El segundo par en caer en menos de un mes… La verdad, duraron bastante, pero siempre me duele desprenderme de las cosas que me acompañaron tanto. Y también le va a doler a mi bolsillo cuando las reemplace.
Fue en 2001, en la época en que todavía andaba más o menos y cada salida a la calle era breve y bien preparada, cuando recorrí varios lugares buscando precios, y el mejor lo encontré en ese negocio, que me parece que llevaba poco tiempo de inaugurado, por San Juan y Catamarca. La otra vez pasé por ahí, y seguía estando.
Las elegí, básicamente, por el precio: Adidas de running, sí, pero las más tobaras. La idea es que protejan el pie, que se banquen una paliza, pero que no me agujereen el bolsillo; en especial porque con estos bienes uno siempre tiene la sensación de que los más caros no deben de ser mucho mejores que los otros, o, en todo caso, tienen no sé qué boludez innovadora que al final ni fu ni fa.
La reconstrucción de los hechos a partir del recuerdo, o la reconstrucción del recuerdo, me hace inferir que no tenían en stock las que yo elegí.
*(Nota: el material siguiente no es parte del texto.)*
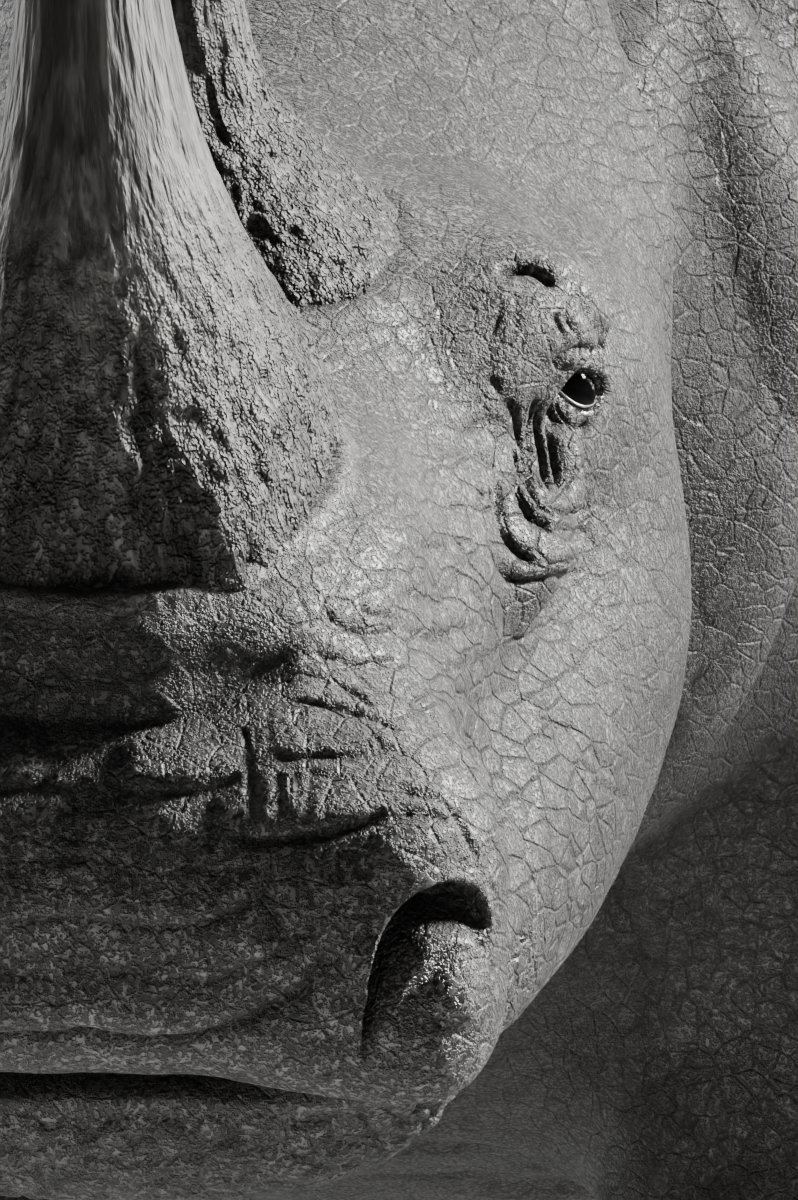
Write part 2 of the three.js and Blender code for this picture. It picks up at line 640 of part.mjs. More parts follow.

Entonces, la vendedora, una pendejita que me parecía rusa o ucraniana, con un tatoo en la parte derecha de la panza (no le tiré los galgos), me ofreció el mismo modelo, también en blanco, pero con azul oscuro y unos toques en rojo, y en 42 ½, en lugar del 42 que pedí.
Como casi siempre que uno se prueba las zapas nuevas, cree que están bien. La verdadera prueba no se hace en diez pasos sobre una alfombrita, sino en la calle, en las vederas porteñas. Y aunque el color no era el elegido y el número presentaba esa duda, el precio era la variable más importante a tener en cuenta, y parece que por lejos… La cosa es que aquel 28 de junio garpé los $ 57,80 que costaban y pasaron a pertenecerme, junto con el par de medias que me regalaron.
Al principio me resultaban grandes, pero nunca supe si me quedaban grandes o si sólo era sugestión. Alguna vez hasta las usé con dos pares de medias… ¡y las seguía sintiendo flojas! Con el tiempo, mis pies se acostumbraron a ellas, o ellas a mis pies, y anduvieron razonablemente bien. Pasados los años, la derecha tuvo que ir al cirujano porque se rompió en la punta, despegándose la suela de lo que sería la “carrocería”. Luego, siguieron andando, ya muy gastadas las suelas, incluso con un agujero pequeño a la altura del comienzo del dedo mayor, trocado en marrón el blanco del falso cuero en algunos sectores y con un cordón deshilachándose, no en la punta, sino en el tronco.
En este último tiempo, las partes de tela de los costados, descosidas del cuero, dejaban ver las medias, tanto en la derecha como en la izquierda, y a veces escapaba un pedacito de ellas. Fue hace no mucho que descubrí que el lado interno de la zapatilla derecha estaba despegado casi hasta la altura del arco del pie, y ya era irreversible, impegable.
Le di un breve descanso, usando la derecha de un par del mismo modelo (Esoteric Running, según encontré el cartoncito en un mueble el otro día, cubierto por el polvo de siete años), pero de distinto color, como ya conté; igual, la suplente duró poco.
El pegamento de la punta apenas se la bancaba, y me hacía estar pendiente de ella en cada caminata. Hasta que la tarde esa, en Estados Unidos y Sáenz Peña, tropecé con el cordón de la vereda al cruzar no por la esquina, sino antes del garaje del telo, y si bien evité pegarme de trompa contra el piso, el pegamento que mantenía unida la parte de la punta cedió. Para rematarla, tres cuadras más allá volví a tropezar, enganchando la punta y arrastrándola contra una baldosa medio salida. Y adiós, mis zapas.
Sobrellevaron el regreso, que emprendí con cuidado de que no se abriera del todo la zapa, como la boca de un cocodrilo, sintiendo la brisa refrescar mi dedo gordo. Llegamos a casa, me las cambié, y una vez más el paso del tiempo, de la vida, se simbolizó en un hecho nimio.